>> start
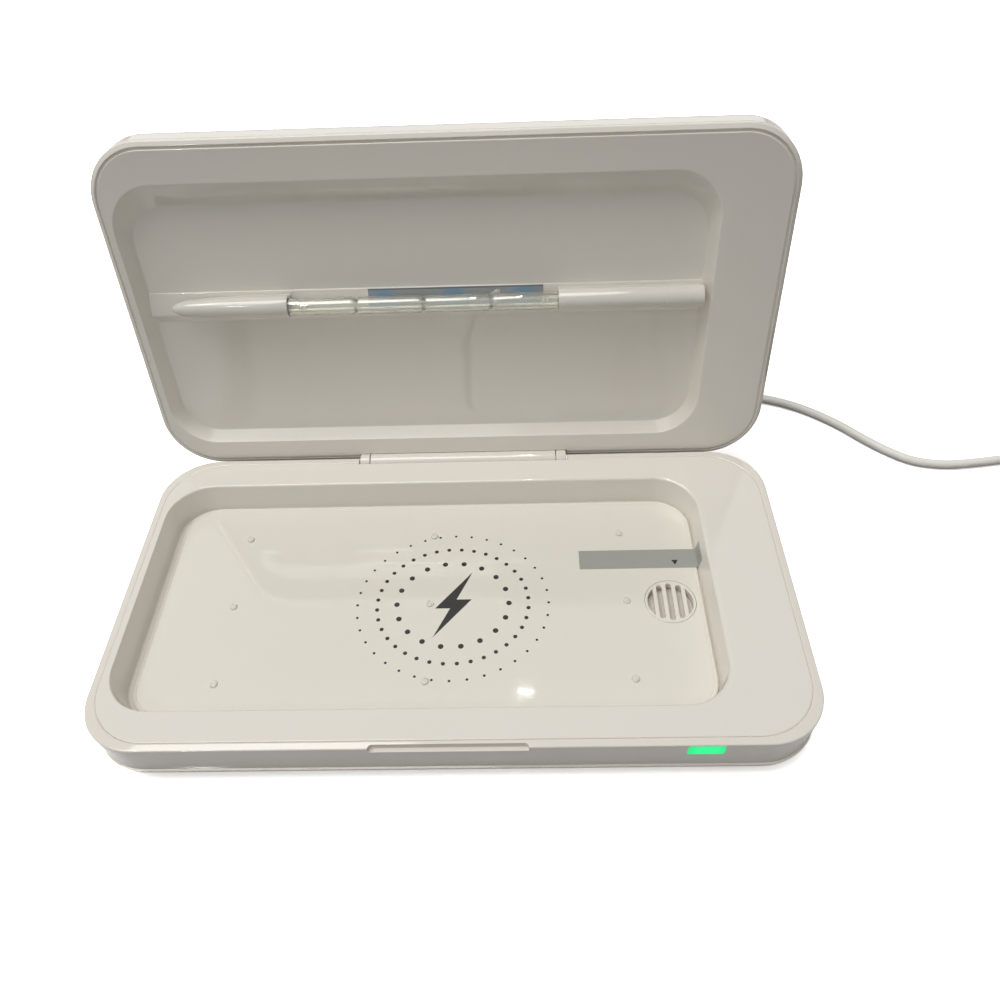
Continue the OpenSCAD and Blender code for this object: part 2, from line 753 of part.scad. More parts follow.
// Radius and height of the coil after a number of turns
function coil_radius(s) = s < turns_in ? coil_r - coil_pitch * s : coil_inner + coil_pitch * max(0, s - turns_in - turns_climb);
function coil_rise(s) = coil_lift * (1 - cos(180 * max(0, min(1, (s - turns_in) / turns_climb)))) / 2;
function coil_point(s) =
    let (a = 90 - 360 * s)
    [coil_pos[0] + coil_radius(s) * cos(a), coil_pos[1] + coil_radius(s) * sin(a), coil_z + coil_rise(s)];
coil_path = concat(
    [[coil_pos[0] - 4, coil_pos[1] + coil_r, coil_z]],
    [for (i = [0:coil_steps * coil_turns]) coil_point(i / coil_steps)],
    [[coil_end_x, coil_pos[1] - 4, coil_z + coil_lift]]
);

// Distance from a point to a stretch of the path
function to_stretch(p, a, b) =
    let (ab = b - a, t = max(0, min(1, (p - a) * ab / (ab * ab)))) norm(p - a - t * ab);
coil_gap = min([for (i = [0:len(coil_path) - 1], j = [i + 6:len(coil_path) - 2])
    to_stretch(coil_path[i], coil_path[j], coil_path[j + 1])]) - cord_d;
echo(coil_gap_mm = coil_gap);

module cord_coil() color(cord_white) {
    tube_along(coil_path, cord_d / 2, 6);
}

module cord_tail() color(cord_white) {
    tube_along(tail_route, cord_d / 2, 8);
}

// Flat band round the coil's turns, lying on the table
module cord_tie() color([0.35, 0.35, 0.36]) {
    low = coil_inner - cord_d / 2 - 0.3;
    high = coil_r + cord_d / 2 + 0.3;
    top = coil_z + coil_lift + cord_d / 2 + 0.2;
    translate([coil_pos[0], coil_pos[1] + 4, 0]) rotate([90, 0, 0]) linear_extrude(height = 8) difference() {
        translate([-high - tie_t, 0]) square([high - low + 2 * tie_t, top + tie_t]);
        translate([-high, tie_t]) square([high - low, top - tie_t]);
    }
}

module usb_plug() color(cord_white) {
    x = coil_end_x + 0.2;
    rod_y(2.4, usb_y - 8, usb_y, x, 4);
    block([x - 7.5, usb_y - 32, 0.1], [x + 7.5, usb_y - 8, 7.9]);
}

module usb_shell() color("silver") {
    x = coil_end_x + 0.2;
    difference() {
        block([x - 6, usb_y - 44, 1.75], [x + 6, usb_y - 32, 6.25]);
        block([x - 5.6, usb_y - 45, 4], [x + 5.6, usb_y - 34, 5.85]);
    }
}

base_shell();
bottom_cover();
tray_bezel();
charging_plate();
phone_bumps();
charge_coil();
ferrite_sheet();
charger_board();
control_board();
lid_sensor();
indicator_light();
indicator_board();
aroma_grille();
aroma_reservoir();
aroma_pad();
instruction_strip();
power_socket();
rubber_feet();
base_screws();
lid_cover();
lid_liner();
hinge_pins();
lamp_tube();
lamp_electrodes();
lamp_grommets();
lamp_cover_left();
lamp_cover_right();
lamp_strip();
lamp_board();
button_board();
lid_magnet();
start_button();
power_plug();
plug_barrel();
cord_lead();
cord_coil();
cord_tail();
cord_tie();
usb_plug();
usb_shell();
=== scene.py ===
"""Looks of a phone sanitizer box: a charging tray with an aroma diffuser under a lid with a lamp.

Forms are shaped in millimetres. The lid's forms are shaped closed and swung open when they are
placed. A chain of rings often starts and ends with one that lies a few millimetres inside the flat
end that it closes, which keeps the shading of that end even.
"""

import logging
import math
from collections.abc import Iterable, Sequence
from dataclasses import dataclass, field
from enum import Enum

import bmesh
import bpy
from mathutils import Matrix, Vector

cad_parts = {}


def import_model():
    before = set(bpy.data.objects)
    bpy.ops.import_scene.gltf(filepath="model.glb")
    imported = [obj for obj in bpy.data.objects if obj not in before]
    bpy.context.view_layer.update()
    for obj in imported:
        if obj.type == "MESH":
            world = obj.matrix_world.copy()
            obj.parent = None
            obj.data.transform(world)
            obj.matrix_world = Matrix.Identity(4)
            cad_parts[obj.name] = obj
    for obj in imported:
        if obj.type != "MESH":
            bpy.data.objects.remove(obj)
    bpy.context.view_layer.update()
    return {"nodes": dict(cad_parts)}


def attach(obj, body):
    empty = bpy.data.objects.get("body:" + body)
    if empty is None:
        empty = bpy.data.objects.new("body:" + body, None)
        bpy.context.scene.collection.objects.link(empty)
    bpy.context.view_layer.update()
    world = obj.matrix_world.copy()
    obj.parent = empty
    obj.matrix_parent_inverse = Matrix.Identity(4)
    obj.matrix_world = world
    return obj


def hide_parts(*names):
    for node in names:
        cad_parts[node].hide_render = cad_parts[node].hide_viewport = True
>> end
Repeat word for word the lines from the line with "base_shell();" to the line with "before = set(bpy.data.objects)", both lines included.

base_shell();
bottom_cover();
tray_bezel();
charging_plate();
phone_bumps();
charge_coil();
ferrite_sheet();
charger_board();
control_board();
lid_sensor();
indicator_light();
indicator_board();
aroma_grille();
aroma_reservoir();
aroma_pad();
instruction_strip();
power_socket();
rubber_feet();
base_screws();
lid_cover();
lid_liner();
hinge_pins();
lamp_tube();
lamp_electrodes();
lamp_grommets();
lamp_cover_left();
lamp_cover_right();
lamp_strip();
lamp_board();
button_board();
lid_magnet();
start_button();
power_plug();
plug_barrel();
cord_lead();
cord_coil();
cord_tail();
cord_tie();
usb_plug();
usb_shell();
=== scene.py ===
"""Looks of a phone sanitizer box: a charging tray with an aroma diffuser under a lid with a lamp.

Forms are shaped in millimetres. The lid's forms are shaped closed and swung open when they are
placed. A chain of rings often starts and ends with one that lies a few millimetres inside the flat
end that it closes, which keeps the shading of that end even.
"""

import logging
import math
from collections.abc import Iterable, Sequence
from dataclasses import dataclass, field
from enum import Enum

import bmesh
import bpy
from mathutils import Matrix, Vector

cad_parts = {}


def import_model():
    before = set(bpy.data.objects)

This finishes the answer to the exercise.